I told you I'd get to this and I apologize for taking so much time to get to it.  I printed this out the other night and took a closer look at it today.  First, I must say that I thought that this was an exceptional piece of poetry and that I was able to find very few weaknesses in my reading (and believe me, I looked for them).    

The only questions I was left with were relatively minor ones.  First, I noticed that you shifted from "memories" (plural) to "memory" (singular) without any discernible reason.  As long as this poem is already, I think you could expand a little bit on the theme in order to smooth out the transitions from the positive memories to the negative ones.  Brad may disagree with me here but I would suggest that you check out "The Bells" by Edgar Allan Poe to see how he shifts the meaning of the ringing of bells in each successive stanza. This may give you some ideas on how to make the transition from positive to negative subject matter.  Just a suggestion.
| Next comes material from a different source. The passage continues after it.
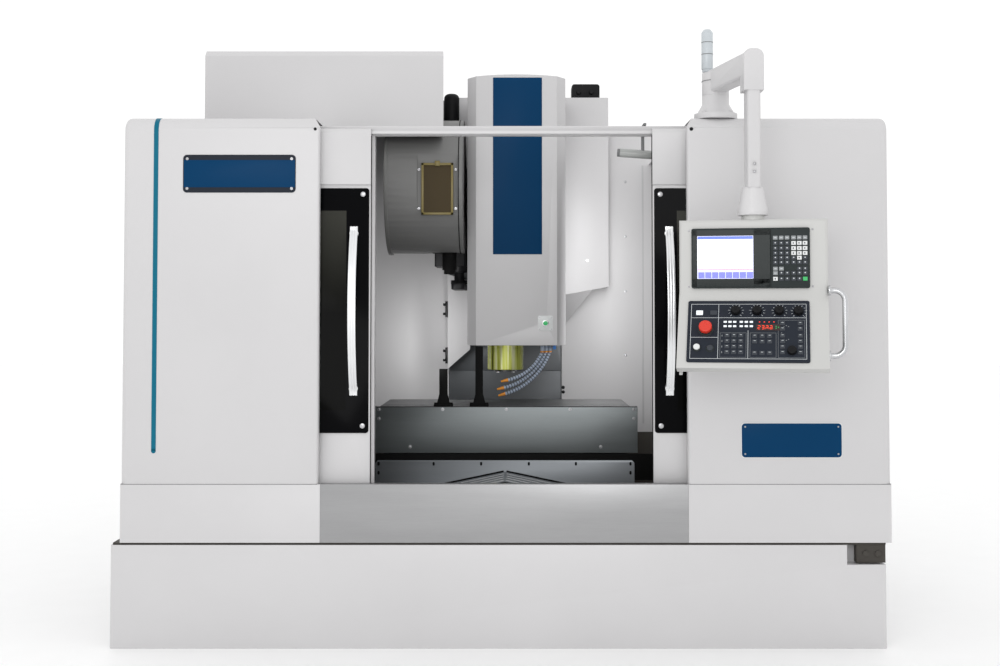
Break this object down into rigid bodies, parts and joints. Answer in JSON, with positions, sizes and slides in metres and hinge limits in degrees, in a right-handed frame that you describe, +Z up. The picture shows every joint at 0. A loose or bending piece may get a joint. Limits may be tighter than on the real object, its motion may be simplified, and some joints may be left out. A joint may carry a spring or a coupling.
{
  "type": "cnc vertical machining centre",
  "caption": "Enclosed vertical milling machine with sliding doors, moving table and spindle head, tool magazine and an operator pendant on a swing arm.",
  "frame": {"origin": "on the floor, under the middle of the machine's bounding box", "axes": "+Z up, +X to the operator's right, +Y from the operator towards the column"},
  "size_m": [3.223, 3.3673, 2.7],
  "materials": {
    "cast_grey": "painted",
    "table_iron": "ground",
    "enclosure_white": "satin",
    "brushed_apron": "brushed",
    "dark_pan": "satin",
    "way_cover_grey": "brushed",
    "guard_grey": "brushed",
    "window_black": "gloss",
    "handle_aluminium": "anodised",
    "motor_black": "satin",
    "bright_steel": "ground",
    "cartridge_gold": "gloss",
    "button_green": "gloss",
    "hose_grey": "satin",
    "magazine_grey": "satin",
    "pot_black": "satin",
    "tower_clear": "gloss",
    "pendant_white": "satin",
    "panel_dark": "satin",
    "estop_red": "gloss",
    "button_white": "gloss",
    "knob_black": "satin"
  },
  "bodies": {
    "machine": {"bed_casting": "cast_grey", "column_casting": "cast_grey", "levelling_feet": "dark_pan", "coolant_tank": "enclosure_white", "chip_pan": "dark_pan", "left_cabinet": "enclosure_white", "right_cabinet": "enclosure_white", "lower_skirts": "enclosure_white", "front_apron": "brushed_apron", "header_beam": "enclosure_white", "rear_panels": "enclosure_white", "magazine_hood": "enclosure_white", "electrical_cabinet": "enclosure_white", "servo_motors": "motor_black", "column_covers": "enclosure_white", "fixed_way_covers": "way_cover_grey", "magazine_housing": "magazine_grey", "atc_drive": "motor_black", "arm_pedestal": "enclosure_white", "signal_tower": "tower_clear"},
    "cabinet_door": {"cabinet_door": "enclosure_white"},
    "left_door": {"left_door": "enclosure_white", "left_window": "window_black", "left_handle": "handle_aluminium"},
    "right_door": {"right_door": "enclosure_white", "right_window": "window_black", "right_handle": "handle_aluminium"},
    "saddle": {"saddle": "cast_grey", "saddle_covers": "guard_grey", "x_servo_motor": "motor_black"},
    "y_cover_mid": {"y_cover_mid": "way_cover_grey"},
    "table": {"table": "table_iron", "table_guard": "guard_grey", "table_posts": "pot_black"},
    "x_ballscrew": {"x_ballscrew": "bright_steel"},
    "y_ballscrew": {"y_ballscrew": "bright_steel"},
    "z_ballscrew": {"z_ballscrew": "bright_steel"},
    "head": {"head_casting": "cast_grey", "head_cover": "enclosure_white", "spindle_motor": "motor_black", "spindle_cartridge": "cartridge_gold", "z_cover_upper": "way_cover_grey", "coolant_nozzles": "hose_grey"},
    "z_cover_mid": {"z_cover_mid": "way_cover_grey"},
    "spindle": {"spindle": "bright_steel"},
    "tool_release_button": {"tool_release_button": "button_green"},
    "carousel": {"carousel": "pot_black"},
    "tool_pot": {"tool_pot": "pot_black"},
    "change_arm": {"change_arm": "bright_steel"},
    "swing_arm": {"swing_arm": "enclosure_white"},
    "pendant": {"pendant_housing": "pendant_white", "display_unit": "panel_dark", "operator_panel": "panel_dark", "pendant_handle": "handle_aluminium"},
    "estop_button": {"estop_button": "estop_red"},
    "start_button": {"start_button": "button_white"},
    "knob_1": {"knob_1": "knob_black"},
    "knob_2": {"knob_2": "knob_black"},
    "knob_3": {"knob_3": "knob_black"},
    "knob_4": {"knob_4": "knob_black"}
  },
  "joints": [
    {"name": "left_door_slide", "type": "slide", "parent": "machine", "child": "left_door", "axis": [1, 0, 0], "range_m": [0, 0.576]},
    {"name": "right_door_slide", "type": "slide", "parent": "machine", "child": "right_door", "axis": [-1, 0, 0], "range_m": [0, 0.607]},
    {"name": "saddle_slide", "type": "slide", "parent": "machine", "child": "saddle", "axis": [0, 1, 0], "range_m": [-0.3, 0.3]},
    {"name": "table_slide", "type": "slide", "parent": "saddle", "child": "table", "axis": [1, 0, 0], "range_m": [-0.5, 0.5]},
    {"name": "head_slide", "type": "slide", "parent": "machine", "child": "head", "axis": [0, 0, 1], "range_m": [0, 0.56]},
    {"name": "y_cover_slide", "type": "slide", "parent": "machine", "child": "y_cover_mid", "axis": [0, 1, 0], "range_m": [-0.15, 0.15]},
    {"name": "z_cover_slide", "type": "slide", "parent": "machine", "child": "z_cover_mid", "axis": [0, 0, 1], "range_m": [0, 0.42]},
    {"name": "x_screw_spin", "type": "hinge", "parent": "saddle", "child": "x_ballscrew", "pos_m": [0.025, -0.018, 0.79], "axis": [1, 0, 0], "continuous": true},
    {"name": "y_screw_spin", "type": "hinge", "parent": "machine", "child": "y_ballscrew", "pos_m": [0.025, -0.218, 0.51], "axis": [0, 1, 0], "continuous": true},
    {"name": "z_screw_spin", "type": "hinge", "parent": "machine", "child": "z_ballscrew", "pos_m": [0.025, 0.764, 1.6], "axis": [0, 0, 1], "continuous": true},
    {"name": "spindle_spin", "type": "hinge", "parent": "head", "child": "spindle", "pos_m": [0.025, -0.018, 1.2], "axis": [0, 0, 1], "continuous": true},
    {"name": "tool_release_press", "type": "slide", "parent": "head", "child": "tool_release_button", "axis": [0, 1, 0], "range_m": [0, 0.004], "stiffness_N_per_m": 400},
    {"name": "carousel_spin", "type": "hinge", "parent": "machine", "child": "carousel", "pos_m": [-0.48, -0.143, 1.995], "axis": [1, 0, 0], "continuous": true},
    {"name": "tool_pot_swing", "type": "hinge", "parent": "machine", "child": "tool_pot", "pos_m": [-0.33, -0.143, 1.69], "axis": [0, -1, 0], "range_deg": [0, 90]},
    {"name": "change_arm_plunge", "type": "slide", "parent": "machine", "child": "change_arm", "axis": [0, 0, -1], "range_m": [0, 0.115]},
    {"name": "swing_arm_swing", "type": "hinge", "parent": "machine", "child": "swing_arm", "pos_m": [0.921, -1.018, 2.35], "axis": [0, 0, 1], "range_deg": [-20, 20]},
    {"name": "pendant_swivel", "type": "hinge", "parent": "swing_arm", "child": "pendant", "pos_m": [1.003, -1.418, 1.76], "axis": [0, 0, 1], "range_deg": [-25, 25]},
    {"name": "estop_press", "type": "slide", "parent": "pendant", "child": "estop_button", "axis": [0.1801, 0.8471, -0.5], "range_m": [0, 0.006], "stiffness_N_per_m": 500},
    {"name": "start_press", "type": "slide", "parent": "pendant", "child": "start_button", "axis": [0.1801, 0.8471, -0.5], "range_m": [0, 0.003], "stiffness_N_per_m": 500},
    {"name": "cabinet_door_hinge", "type": "hinge", "parent": "machine", "child": "cabinet_door", "pos_m": [-0.429, 1.67, 1.4], "axis": [0, 0, 1], "range_deg": [0, 110]},
    {"name": "knob_1_turn", "type": "hinge", "parent": "pendant", "child": "knob_1", "pos_m": [0.92043, -1.49382, 1.38607], "axis": [-0.1801, -0.8471, 0.5], "range_deg": [-135, 135]},
    {"name": "knob_2_turn", "type": "hinge", "parent": "pendant", "child": "knob_2", "pos_m": [0.99966, -1.51066, 1.38607], "axis": [-0.1801, -0.8471, 0.5], "range_deg": [-135, 135]},
    {"name": "knob_3_turn", "type": "hinge", "parent": "pendant", "child": "knob_3", "pos_m": [1.08183, -1.52813, 1.38607], "axis": [-0.1801, -0.8471, 0.5], "range_deg": [-135, 135]},
    {"name": "knob_4_turn", "type": "hinge", "parent": "pendant", "child": "knob_4", "pos_m": [1.15204, -1.54407, 1.38434], "axis": [-0.1801, -0.8471, 0.5], "range_deg": [-135, 135]}
  ],
  "couplings": [
    {"joint": "y_cover_slide", "follows": "saddle_slide", "ratio": 0.5},
    {"joint": "z_cover_slide", "follows": "head_slide", "ratio": 0.75},
    {"joint": "x_screw_spin", "follows": "table_slide", "rad_per_m": 392.7},
    {"joint": "y_screw_spin", "follows": "saddle_slide", "rad_per_m": 392.7},
    {"joint": "z_screw_spin", "follows": "head_slide", "rad_per_m": 392.7}
  ]
}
I liked your description of time passing as "fabric fold[ing] back on itself..." and your wording throughout the entire poem was exceptional.  This was a very welcome read, Forrest.  Nice work.  Thanks for sharing.

Jim

Forrest Cain
Member
since 2000-04-21
Posts 306
Chas.,W.V. USA
9 posted 2000-04-30 12:17 PM


Jim thanks for your critique. I can`t
overstate how much the objective comments
I`ve recieve from yourself and others have
opened my eyes. I envy this ability and
hope to contribute something more meaningful
than "I like this" at some point.
I will check out the bells because this
transition has posed problems for me here
as well as other poems.

thanks forrest


[This message has been edited by Forrest Cain (edited 04-30-2000).]

allan
Senior Member
since 2000-04-09
Posts 620
On the road
10 posted 2000-04-30 03:34 PM


Hello Forrest,

I too would like to get beyond the "I like this" stage - but for the moment I'd just like to say that I found your poem to be wondrous good. I found myself instantly transported up among the fresh green leaves and the sunlight.

Thanks for bringing a breath of freshness into my tired spirit tonight.